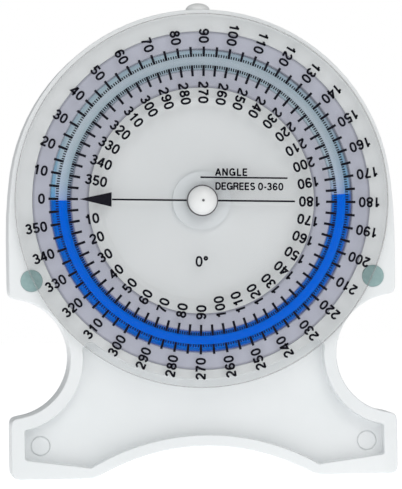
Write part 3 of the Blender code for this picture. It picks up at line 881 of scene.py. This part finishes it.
def print_pointer():
    page = Print()
    page.polygon([(POINTER_TIP, 0.0), (POINTER_BASE, POINTER_HALF), (POINTER_BASE, -POINTER_HALF)])
    page.stroke([(-23.2, 0.0), (23.9, 0.0)], 0.46)
    page.stroke([(-0.55, 5.95), (21.9, 5.95)], 0.42)
    page.build("zero_pointer", SCALE_TURN)
    words = Print()
    words.text("ANGLE", 3.3, 6.4, 1.9, weight=0.22, spacing=1.2)
    words.text("DEGREES 0-360", 3.3, 2.8, 1.88, weight=0.215, spacing=1.03)
    words.text("0°", -1.6, -17.0, 2.7, weight=0.19)
    words.build("dial_words", SCALE_TURN)


# ----------------------------------------------------------------------------- make everything

build_housing()
build_plug()
build_ring()
build_fluid()
build_dial()
print_scales()
print_pointer()

KEPT = {
    "back_cover": COVER_WHITE, "dial_washer": NYLON, "knob_washer": KNOB_WASHER_PAINTED_SHADE, "plug_seal": SEAL,
    "friction_pad_left": PAD, "friction_pad_right": PAD, "pivot_pin": DARK_STEEL,
}
for name, node in nodes.items():
    if name in KEPT:
        coat(node, KEPT[name])
    elif name.startswith(("cover_screw", "wave", "retaining")):
        coat(node, STEEL)


# ----------------------------------------------------------------------------- stage, light, camera

def stage_plane(name, size, location, rotation, colour, glow):
    half = size / 2
    mesh = bpy.data.meshes.new(name)
    corners = [(-half, -half, 0), (half, -half, 0), (half, half, 0), (-half, half, 0)]
    mesh.from_pydata(corners, [], [[0, 1, 2, 3]])
    made = bpy.data.objects.new(name, mesh)
    made.location = location
    made.rotation_euler = rotation
    bpy.context.scene.collection.objects.link(made)
    look = Look(name + "_white", Base_Color=colour, Roughness=1.0, Specular_IOR_Level=0.0,
                Emission_Color=(1.0, 1.0, 1.0), Emission_Strength=glow)
    coat(made, look.material)


def area_light(name, location, target, size, power, colour=(1.0, 1.0, 1.0)):
    data = bpy.data.lights.new(name, "AREA")
    data.energy = power
    data.size = size
    data.color = colour
    made = bpy.data.objects.new(name, data)
    made.location = location
    made.rotation_euler = (Vector(target) - Vector(location)).to_track_quat("-Z", "Y").to_euler()
    bpy.context.scene.collection.objects.link(made)


def world_light(strength):
    """Soft white surroundings, seen as plain white behind the object."""
    world = bpy.data.worlds.new("surroundings")
    bpy.context.scene.world = world
    world.use_nodes = True
    tree = world.node_tree
    shade = tree.nodes["Background"]
    shade.inputs["Color"].default_value = (0.97, 0.985, 1.0, 1.0)
    shade.inputs["Strength"].default_value = strength
    plain = tree.nodes.new("ShaderNodeBackground")
    plain.inputs["Color"].default_value = (1.0, 1.0, 1.0, 1.0)
    plain.inputs["Strength"].default_value = 1.0
    ray = tree.nodes.new("ShaderNodeLightPath")
    mix = tree.nodes.new("ShaderNodeMixShader")
    tree.links.new(ray.outputs["Is Camera Ray"], mix.inputs["Fac"])
    tree.links.new(shade.outputs["Background"], mix.inputs[1])
    tree.links.new(plain.outputs["Background"], mix.inputs[2])
    tree.links.new(mix.outputs["Shader"], tree.nodes["World Output"].inputs["Surface"])


def camera():
    distance = 1.1
    azimuth, elevation = math.radians(-4.5), math.radians(-0.2)
    view_width = 0.1031
    target = Vector((-0.51 * MM, DIAL_FRONT * MM, (DIAL_Z - 11.3) * MM))
    away = Vector((math.sin(azimuth), -math.cos(azimuth), math.tan(elevation))).normalized()
    data = bpy.data.cameras.new("camera")
    data.sensor_fit = "HORIZONTAL"
    data.sensor_width = 36.0
    data.lens = 36.0 * distance / view_width
    data.clip_start = 0.01
    made = bpy.data.objects.new("camera", data)
    made.location = target + distance * away
    made.rotation_mode = "QUATERNION"
    roll = Quaternion((0.0, 0.0, 1.0), math.radians(-0.85))
    made.rotation_quaternion = (-away).to_track_quat("-Z", "Y") @ roll
    bpy.context.scene.collection.objects.link(made)
    bpy.context.scene.camera = made


stage_plane("floor", 3.0, (0.0, 0.3, 0.0), (0.0, 0.0, 0.0), (0.85, 0.85, 0.85), 0.75)
world_light(0.34)
area_light("key", (0.22, -0.75, 0.75), (0.0, 0.0, 0.07), 0.8, 4.2, (1.0, 0.99, 0.97))
area_light("fill", (-0.6, -0.7, 0.25), (0.0, 0.0, 0.07), 0.6, 0.9, (0.95, 0.98, 1.0))
bpy.context.scene.view_settings.view_transform = "Standard"
camera()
--
Find the word "scene" and list each line it appears in.

### SOLUTION FOR THIS EXERCISE
Write part 3 of the Blender code for this picture. It picks up at line 881 of scene.py. This part finishes it.
    bpy.context.scene.collection.objects.link(made)
    bpy.context.scene.collection.objects.link(made)
    bpy.context.scene.world = world
    bpy.context.scene.collection.objects.link(made)
    bpy.context.scene.camera = made
bpy.context.scene.view_settings.view_transform = "Standard"